04:00 del 21 agosto 1935.
Sedlmeyer e Mehringer, con dei carichi molto pesanti sulle spalle, si apprestavano ad entrare nel ventre concavo della montagna ancora buia.
Per un’impresa del genere, oltre alla dotazione alpinistica negli zaini c’erano viveri e materiali da bivacco. L’ascesa si sarebbe svolta in più giorni.
Estate 1936
In una frazione di secondo, dall’alto si sente un rumore. Un rombo sempre più vicino, sempre più tremendo. Una scarica di neve e roccia, una slavina, si getta nei precipizi dell’Eiger. Travolge ogni cosa, in una tempesta assordante che non lascia scampo. Hinterstoisser è sbalzato via dalla sporgenza su cui è arroccato e vola nel vuoto. Angerer impatta violentemente contro la parete. Dopo essere stato colpito alla testa, i traumi causati dalla valanga non gli lasciano alcuna speranza. Il suo corpo, il primo della calata, rimane appeso inerme e senza vita. Rainer che in quel momento sta assicurando, complici i pesi dei suoi compagni dall’altro capo, viene scaraventato verso il moschettone in cui passa la corda.
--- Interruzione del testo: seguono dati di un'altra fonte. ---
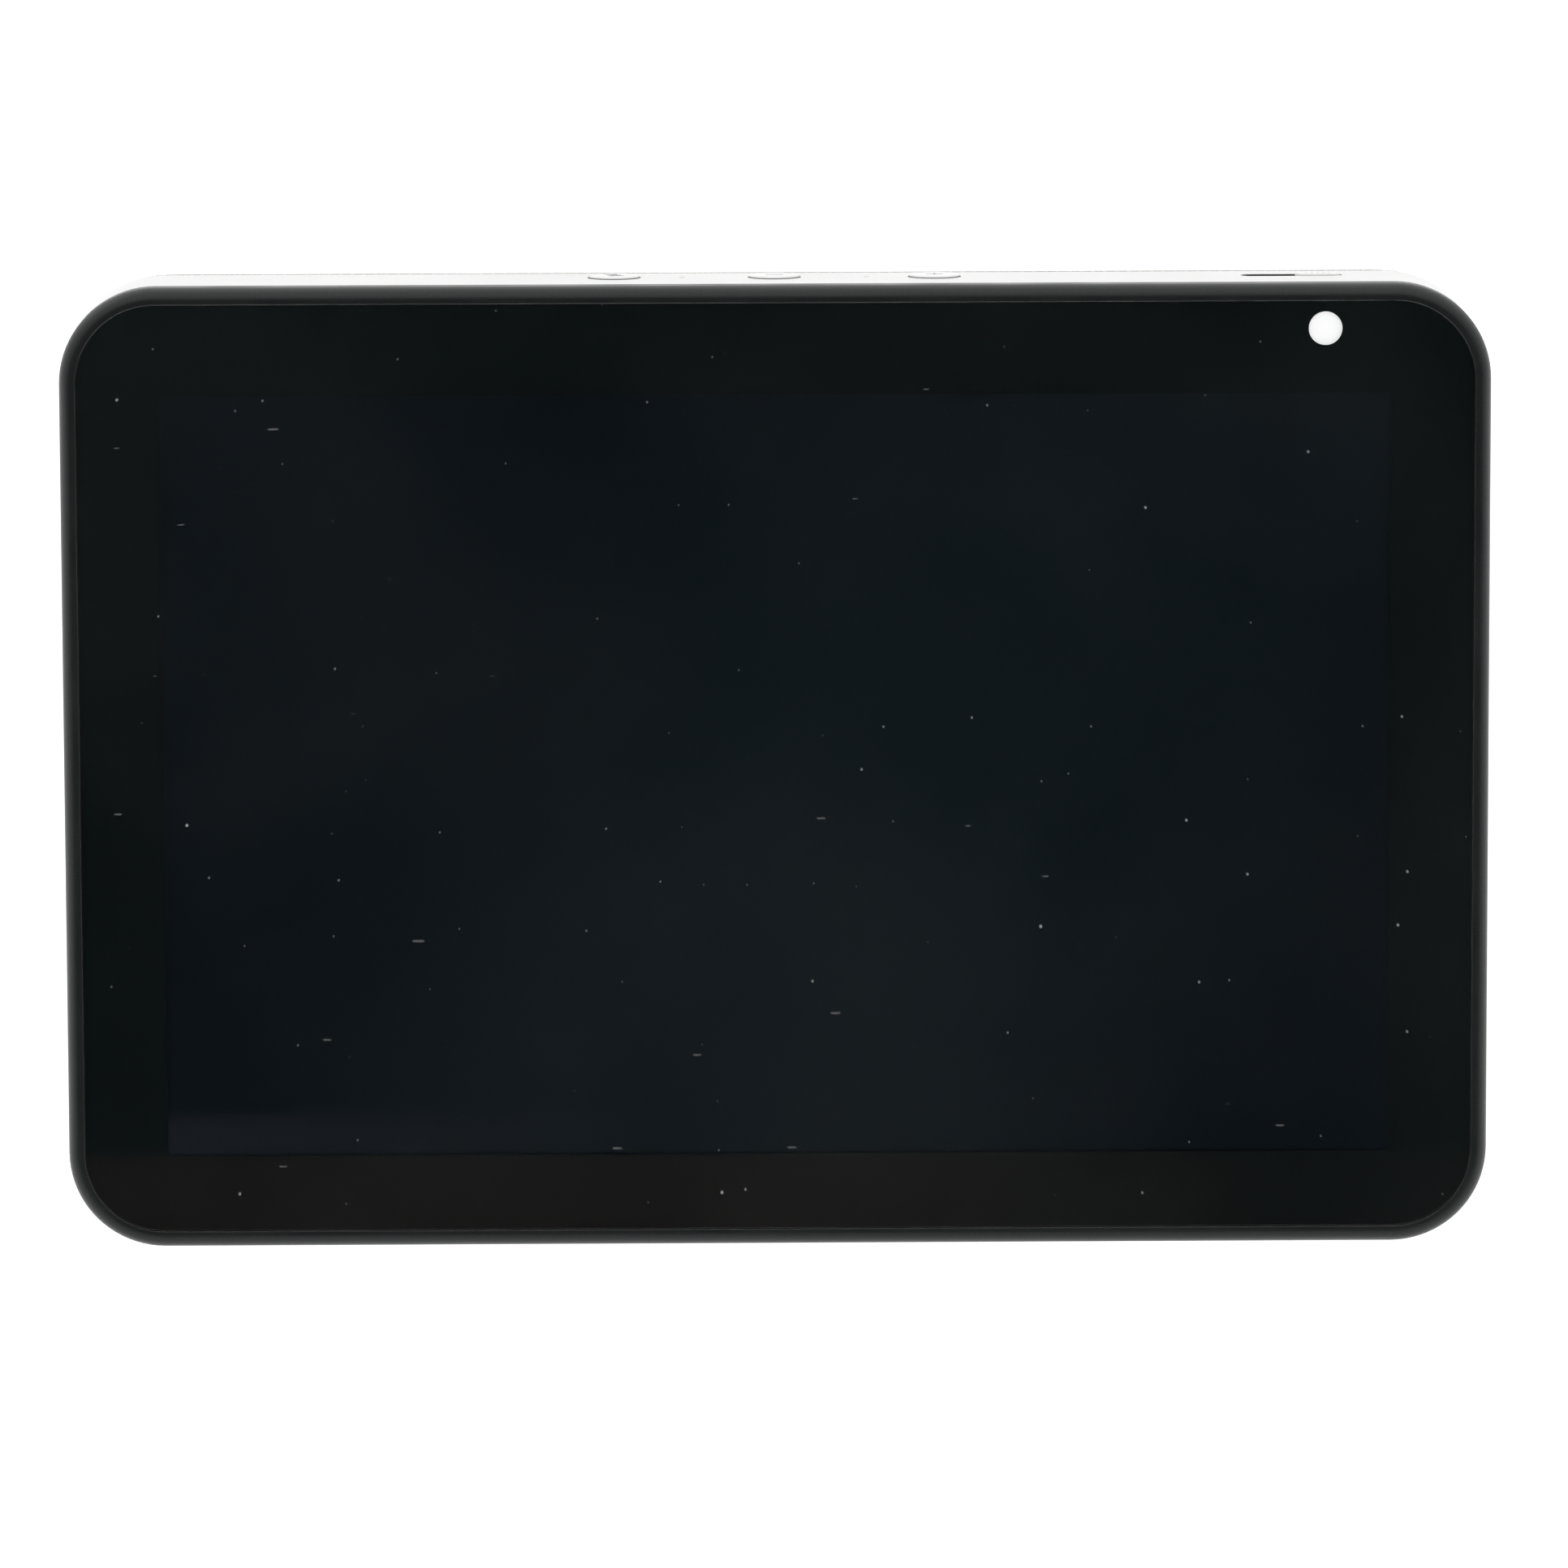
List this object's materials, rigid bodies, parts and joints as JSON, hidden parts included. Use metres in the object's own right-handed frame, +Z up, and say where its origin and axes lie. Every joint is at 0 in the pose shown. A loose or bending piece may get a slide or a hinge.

Che stringe, tantissimo. Morirà soffocato dalla tensione esercitata dalla corda e da quel moschettone che spinge sul suo diaframma. Kurz miracolosamente resiste ma si ritrova in una posizione incredibilmente scomoda. Sopra di lui c’è Rainer, probabilmente già morto e impossibilitato nei movimenti. Angerer è invece sotto di lui ma è già spirato. Di Hinterstoisser nessuna traccia.